Faith isn’t always taught (teaching is very much a part of it). Faith is absorbed. Faith is digested. Faith is created in the arena of active Christian spirituality.
Faith is found and formed through mirth, drink, and chatter. It is formed living life with those who claim to know Jesus. It is formed at the kitchen table when the family talks to one another. It’s formed in how a father (who represents our heavenly Father which children in Sunday school are always told) treats the child, treats the child’s mother, treats the child’s siblings, or is even present emotionally at all. It’s formed by how a mother who faithfully attends Bible studies speaks about the cashier at Walmart who isn’t moving fast enough. It’s formed not so much by what the Sunday school teacher teaches as much as how they teach.

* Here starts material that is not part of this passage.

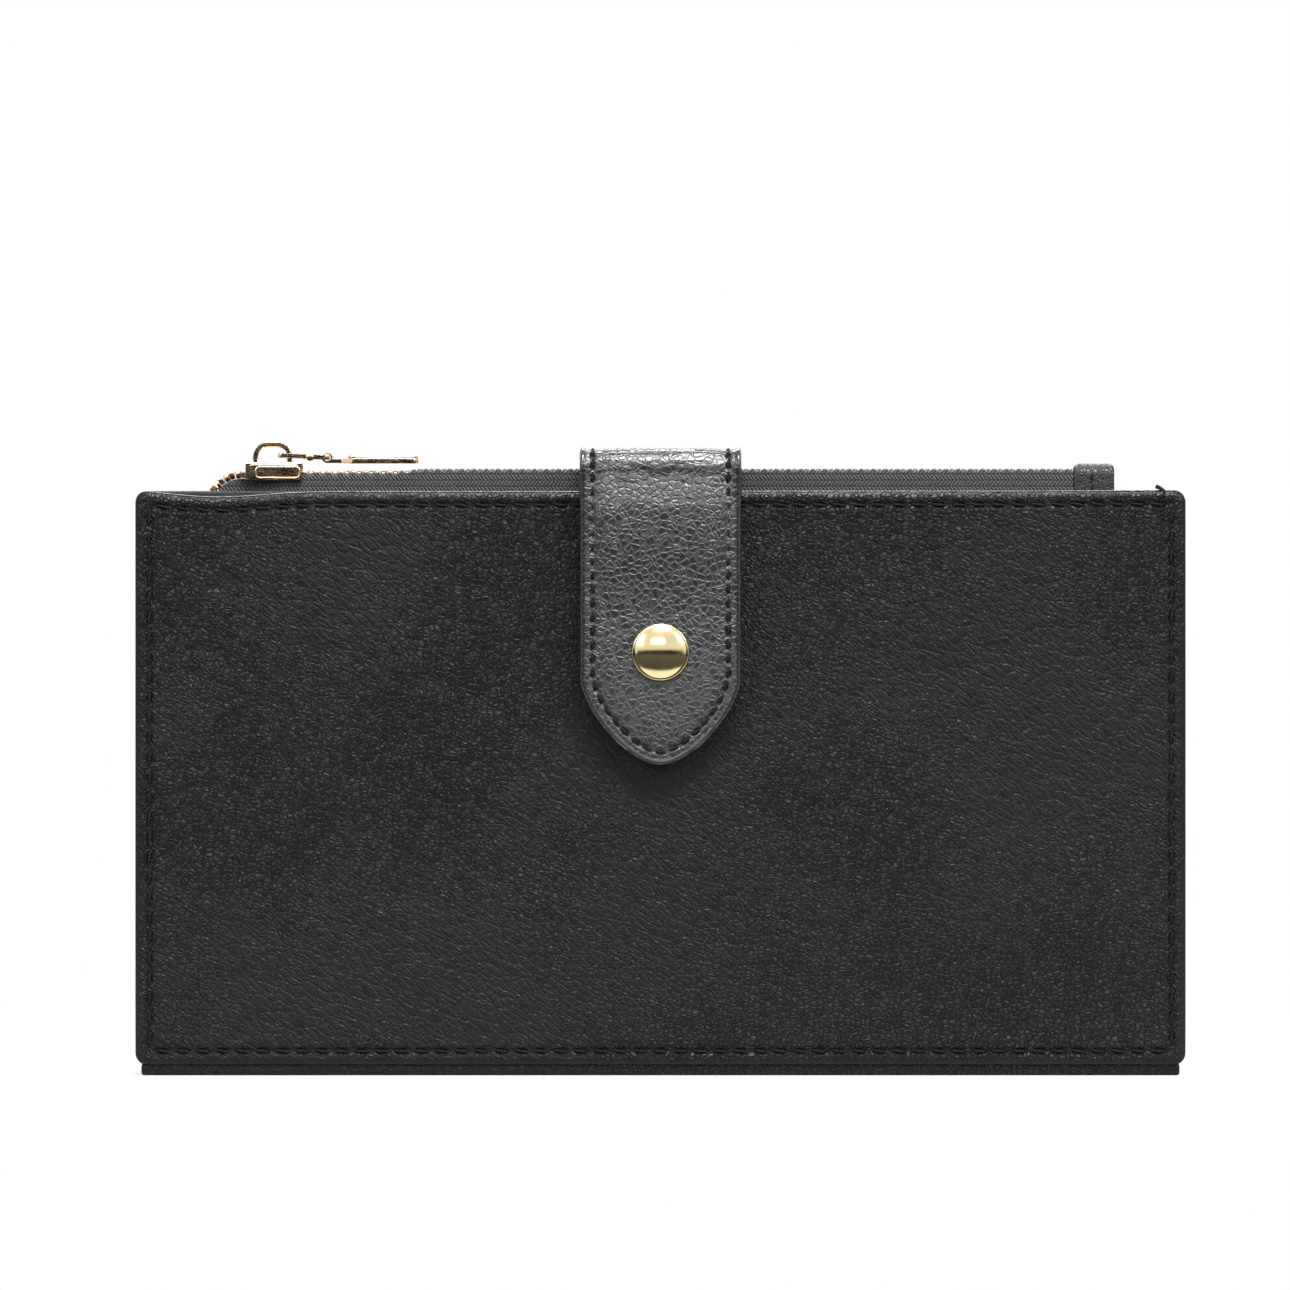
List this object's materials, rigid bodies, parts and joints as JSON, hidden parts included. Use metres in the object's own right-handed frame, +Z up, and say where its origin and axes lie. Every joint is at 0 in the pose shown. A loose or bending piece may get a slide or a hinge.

Faith is formed when they are able to see the well of faith lived out in us and then allowed drink deeply. It’s formed when they see we truly live what we speak; when we truly envelop, enfold, welcome into the life of the church these children we claim are important but are put off to the side instead.
As followers of Jesus, we may be the only Bible someone ever reads, including our children and teens. Your translation of the Bible helps form the faith they use to be willing to let the Holy Spirit work in their hearts and faith to stick. That is when deep faith is formed—mirth, drink, and chatter.